### Data to process

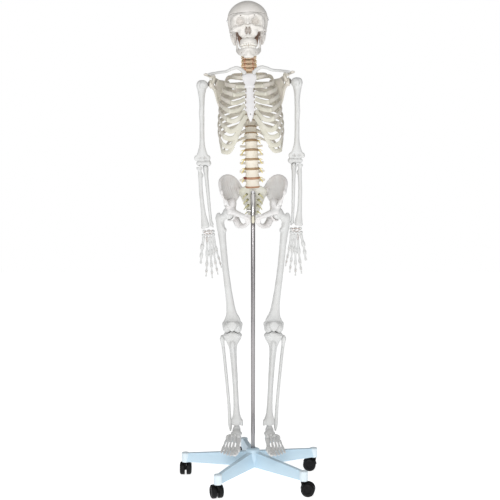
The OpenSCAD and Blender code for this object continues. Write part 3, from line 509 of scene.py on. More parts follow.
def material(name, color, rough=0.5, metal=0.0, second=None, patch=30.0, hollow=None, bump=0.0, coat=0.0,
        specular=0.5):
    """A plain procedural finish: two soft tones in patches, a painted shade in hollows and a fine grain."""
    mat = bpy.data.materials.new(name)
    mat.use_nodes = True
    nodes, links = mat.node_tree.nodes, mat.node_tree.links
    shader = set_inputs(nodes["Principled BSDF"], Roughness=rough, Metallic=metal, Coat_Weight=coat,
        Base_Color=(*color, 1), Specular_IOR_Level=specular)
    place = nodes.new("ShaderNodeTexCoord")

    def noise(scale, detail):
        made = set_inputs(nodes.new("ShaderNodeTexNoise"), Scale=scale, Detail=detail)
        links.new(place.outputs["Object"], made.inputs["Vector"])
        return made.outputs["Fac"]

    tone = None
    if second:
        patches = noise(patch, 4)
        ramp = nodes.new("ShaderNodeValToRGB")
        for element, position, shade in zip(ramp.color_ramp.elements, (0.35, 0.65), (second, color)):
            element.position = position
            element.color = (*shade, 1)
        links.new(patches, ramp.inputs["Fac"])
        tone = ramp.outputs["Color"]
    # painted shade: the stored sunkenness darkens hollows and creases towards the painted shade colour
    if hollow:
        depth = nodes.new("ShaderNodeAttribute")
        depth.attribute_name = "hollow"
        spread = set_inputs(nodes.new("ShaderNodeMapRange"), From_Min=0.56, From_Max=0.95)
        links.new(depth.outputs["Fac"], spread.inputs["Value"])
        both = nodes.new("ShaderNodeMix")
        both.data_type = "RGBA"
        links.new(spread.outputs["Result"], both.inputs["Factor"])
        links.new(tone, both.inputs["A"])
        set_inputs(both, B=(*hollow, 1))
        tone = both.outputs["Result"]
    if tone:
        links.new(tone, shader.inputs["Base Color"])
    if bump > 0:
        grain = noise(700, 3)
        raised = set_inputs(nodes.new("ShaderNodeBump"), Strength=bump, Distance=0.0006)
        links.new(grain, raised.inputs["Height"])
        links.new(raised.outputs["Normal"], shader.inputs["Normal"])
    return mat


def bone_material(name, color, rough, second, hollow, bump=0.25):
    return material(name, color, rough, second=second, hollow=hollow, bump=bump)


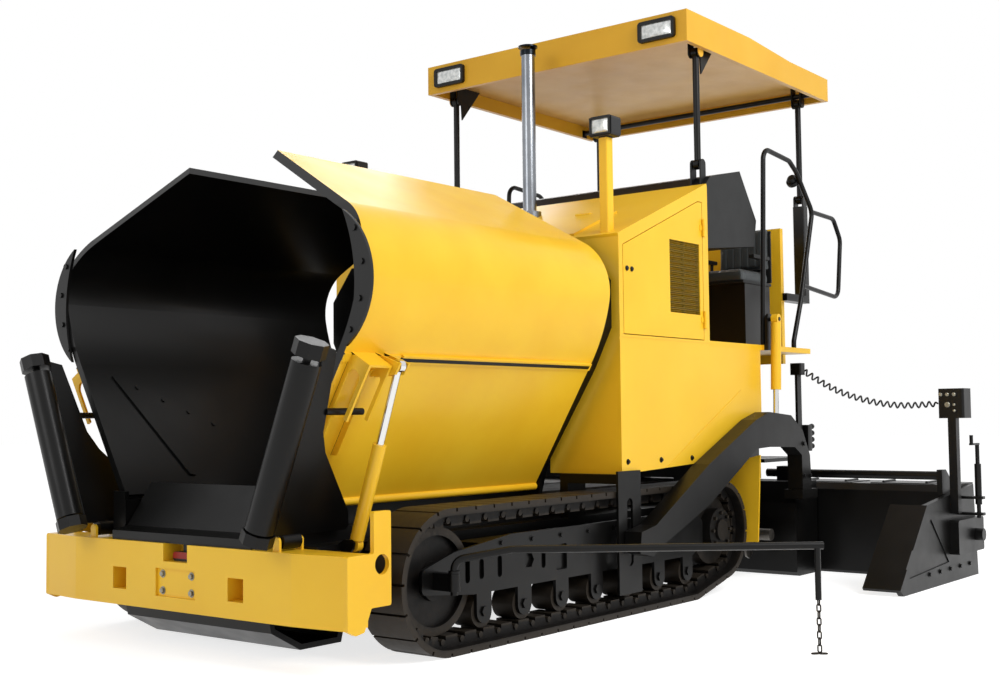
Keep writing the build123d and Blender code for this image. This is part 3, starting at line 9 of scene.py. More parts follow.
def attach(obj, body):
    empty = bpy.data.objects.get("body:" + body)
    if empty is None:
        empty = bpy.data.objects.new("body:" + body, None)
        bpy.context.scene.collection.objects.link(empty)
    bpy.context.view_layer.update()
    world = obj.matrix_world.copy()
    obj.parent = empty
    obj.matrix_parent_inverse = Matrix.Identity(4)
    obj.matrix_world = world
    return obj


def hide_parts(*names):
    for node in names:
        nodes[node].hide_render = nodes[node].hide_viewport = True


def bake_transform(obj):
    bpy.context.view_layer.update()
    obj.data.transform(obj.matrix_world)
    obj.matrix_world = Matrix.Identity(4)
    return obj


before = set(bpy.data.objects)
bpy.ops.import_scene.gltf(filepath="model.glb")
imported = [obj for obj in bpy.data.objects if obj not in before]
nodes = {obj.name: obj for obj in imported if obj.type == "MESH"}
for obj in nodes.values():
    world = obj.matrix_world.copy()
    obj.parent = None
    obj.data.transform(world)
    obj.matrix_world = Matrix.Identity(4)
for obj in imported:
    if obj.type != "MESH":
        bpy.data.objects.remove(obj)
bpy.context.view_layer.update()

# The machine faces +X and its left side is +Y. Everything is in metres, from the ground under its middle.
beamFace = 2.905  # X of the front beam's face


def behind(station):  # X of a place that far behind the front beam's face
    return beamFace - station


# Camera, fitted to the photograph
camera = {"place": (7.3268, 5.6777, 1.2421), "yaw": 218.071, "pitch": 3.229, "roll": -0.63, "lens": 46.853}


def placeCamera():
    yaw, pitch, roll = (math.radians(camera[key]) for key in ("yaw", "pitch", "roll"))
    ahead = Vector((math.cos(yaw) * math.cos(pitch), math.sin(yaw) * math.cos(pitch), math.sin(pitch)))
    level = Vector((math.sin(yaw), -math.cos(yaw), 0))
    up = level.cross(ahead)
    right = math.cos(roll) * level + math.sin(roll) * up
    top = -math.sin(roll) * level + math.cos(roll) * up
    data = bpy.data.cameras.new("camera")
    data.lens, data.sensor_width, data.clip_end = camera["lens"], 36, 200
    made = bpy.data.objects.new("camera", data)
    bpy.context.scene.collection.objects.link(made)
    turn = Matrix((right, top, -ahead)).transposed().to_4x4()
    made.matrix_world = Matrix.Translation(camera["place"]) @ turn
    bpy.context.scene.camera = made


placeCamera()
print("camera placed")


# Small tools for materials and meshes
def linear(code):  # an sRGB hex colour as Blender's linear one
    parts = [int(code[i:i + 2], 16) / 255 for i in (1, 3, 5)]
    return [v / 12.92 if v <= 0.04045 else ((v + 0.055) / 1.055) ** 2.4 for v in parts] + [1]


def perMetre(mm):  # a texture's scale for a feature of that size
    return 1000 / mm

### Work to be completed
Copy out all of the records above with nothing altered.

### Result below
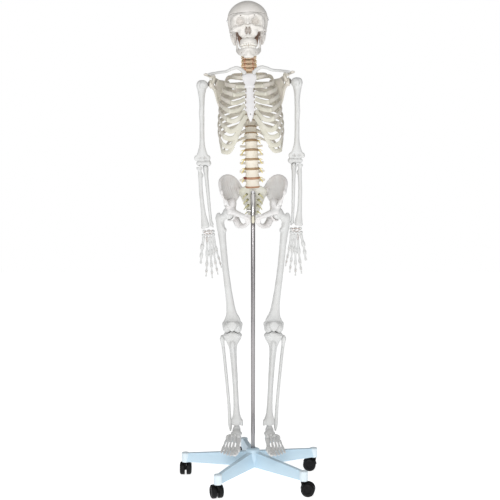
The OpenSCAD and Blender code for this object continues. Write part 3, from line 509 of scene.py on. More parts follow.
def material(name, color, rough=0.5, metal=0.0, second=None, patch=30.0, hollow=None, bump=0.0, coat=0.0,
        specular=0.5):
    """A plain procedural finish: two soft tones in patches, a painted shade in hollows and a fine grain."""
    mat = bpy.data.materials.new(name)
    mat.use_nodes = True
    nodes, links = mat.node_tree.nodes, mat.node_tree.links
    shader = set_inputs(nodes["Principled BSDF"], Roughness=rough, Metallic=metal, Coat_Weight=coat,
        Base_Color=(*color, 1), Specular_IOR_Level=specular)
    place = nodes.new("ShaderNodeTexCoord")

    def noise(scale, detail):
        made = set_inputs(nodes.new("ShaderNodeTexNoise"), Scale=scale, Detail=detail)
        links.new(place.outputs["Object"], made.inputs["Vector"])
        return made.outputs["Fac"]

    tone = None
    if second:
        patches = noise(patch, 4)
        ramp = nodes.new("ShaderNodeValToRGB")
        for element, position, shade in zip(ramp.color_ramp.elements, (0.35, 0.65), (second, color)):
            element.position = position
            element.color = (*shade, 1)
        links.new(patches, ramp.inputs["Fac"])
        tone = ramp.outputs["Color"]
    # painted shade: the stored sunkenness darkens hollows and creases towards the painted shade colour
    if hollow:
        depth = nodes.new("ShaderNodeAttribute")
        depth.attribute_name = "hollow"
        spread = set_inputs(nodes.new("ShaderNodeMapRange"), From_Min=0.56, From_Max=0.95)
        links.new(depth.outputs["Fac"], spread.inputs["Value"])
        both = nodes.new("ShaderNodeMix")
        both.data_type = "RGBA"
        links.new(spread.outputs["Result"], both.inputs["Factor"])
        links.new(tone, both.inputs["A"])
        set_inputs(both, B=(*hollow, 1))
        tone = both.outputs["Result"]
    if tone:
        links.new(tone, shader.inputs["Base Color"])
    if bump > 0:
        grain = noise(700, 3)
        raised = set_inputs(nodes.new("ShaderNodeBump"), Strength=bump, Distance=0.0006)
        links.new(grain, raised.inputs["Height"])
        links.new(raised.outputs["Normal"], shader.inputs["Normal"])
    return mat


def bone_material(name, color, rough, second, hollow, bump=0.25):
    return material(name, color, rough, second=second, hollow=hollow, bump=bump)


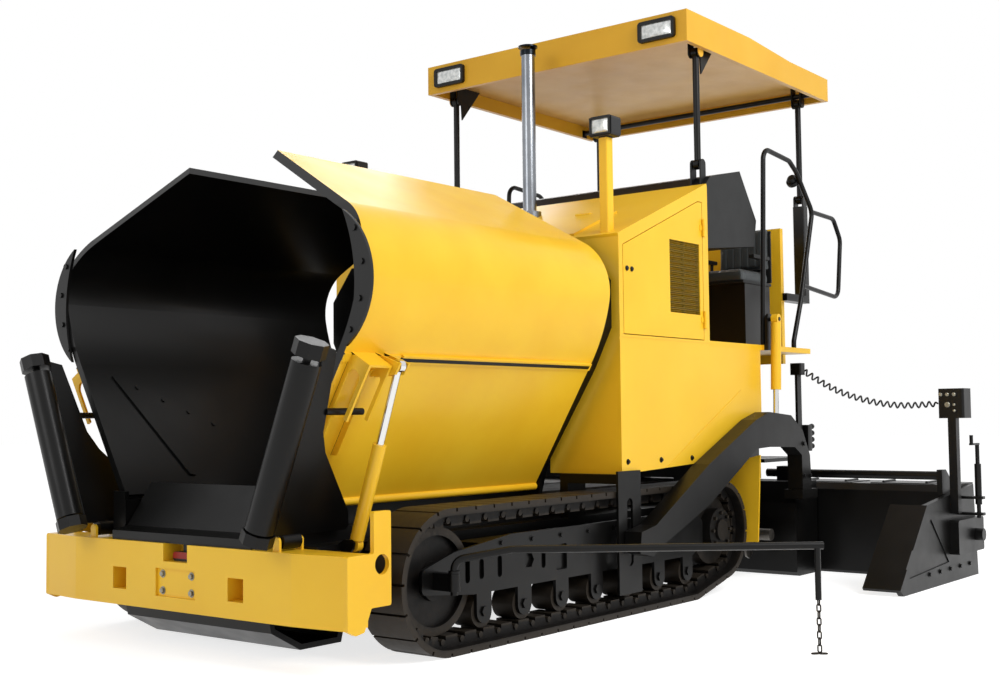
Keep writing the build123d and Blender code for this image. This is part 3, starting at line 9 of scene.py. More parts follow.
def attach(obj, body):
    empty = bpy.data.objects.get("body:" + body)
    if empty is None:
        empty = bpy.data.objects.new("body:" + body, None)
        bpy.context.scene.collection.objects.link(empty)
    bpy.context.view_layer.update()
    world = obj.matrix_world.copy()
    obj.parent = empty
    obj.matrix_parent_inverse = Matrix.Identity(4)
    obj.matrix_world = world
    return obj


def hide_parts(*names):
    for node in names:
        nodes[node].hide_render = nodes[node].hide_viewport = True


def bake_transform(obj):
    bpy.context.view_layer.update()
    obj.data.transform(obj.matrix_world)
    obj.matrix_world = Matrix.Identity(4)
    return obj


before = set(bpy.data.objects)
bpy.ops.import_scene.gltf(filepath="model.glb")
imported = [obj for obj in bpy.data.objects if obj not in before]
nodes = {obj.name: obj for obj in imported if obj.type == "MESH"}
for obj in nodes.values():
    world = obj.matrix_world.copy()
    obj.parent = None
    obj.data.transform(world)
    obj.matrix_world = Matrix.Identity(4)
for obj in imported:
    if obj.type != "MESH":
        bpy.data.objects.remove(obj)
bpy.context.view_layer.update()

# The machine faces +X and its left side is +Y. Everything is in metres, from the ground under its middle.
beamFace = 2.905  # X of the front beam's face


def behind(station):  # X of a place that far behind the front beam's face
    return beamFace - station


# Camera, fitted to the photograph
camera = {"place": (7.3268, 5.6777, 1.2421), "yaw": 218.071, "pitch": 3.229, "roll": -0.63, "lens": 46.853}


def placeCamera():
    yaw, pitch, roll = (math.radians(camera[key]) for key in ("yaw", "pitch", "roll"))
    ahead = Vector((math.cos(yaw) * math.cos(pitch), math.sin(yaw) * math.cos(pitch), math.sin(pitch)))
    level = Vector((math.sin(yaw), -math.cos(yaw), 0))
    up = level.cross(ahead)
    right = math.cos(roll) * level + math.sin(roll) * up
    top = -math.sin(roll) * level + math.cos(roll) * up
    data = bpy.data.cameras.new("camera")
    data.lens, data.sensor_width, data.clip_end = camera["lens"], 36, 200
    made = bpy.data.objects.new("camera", data)
    bpy.context.scene.collection.objects.link(made)
    turn = Matrix((right, top, -ahead)).transposed().to_4x4()
    made.matrix_world = Matrix.Translation(camera["place"]) @ turn
    bpy.context.scene.camera = made


placeCamera()
print("camera placed")


# Small tools for materials and meshes
def linear(code):  # an sRGB hex colour as Blender's linear one
    parts = [int(code[i:i + 2], 16) / 255 for i in (1, 3, 5)]
    return [v / 12.92 if v <= 0.04045 else ((v + 0.055) / 1.055) ** 2.4 for v in parts] + [1]


def perMetre(mm):  # a texture's scale for a feature of that size
    return 1000 / mm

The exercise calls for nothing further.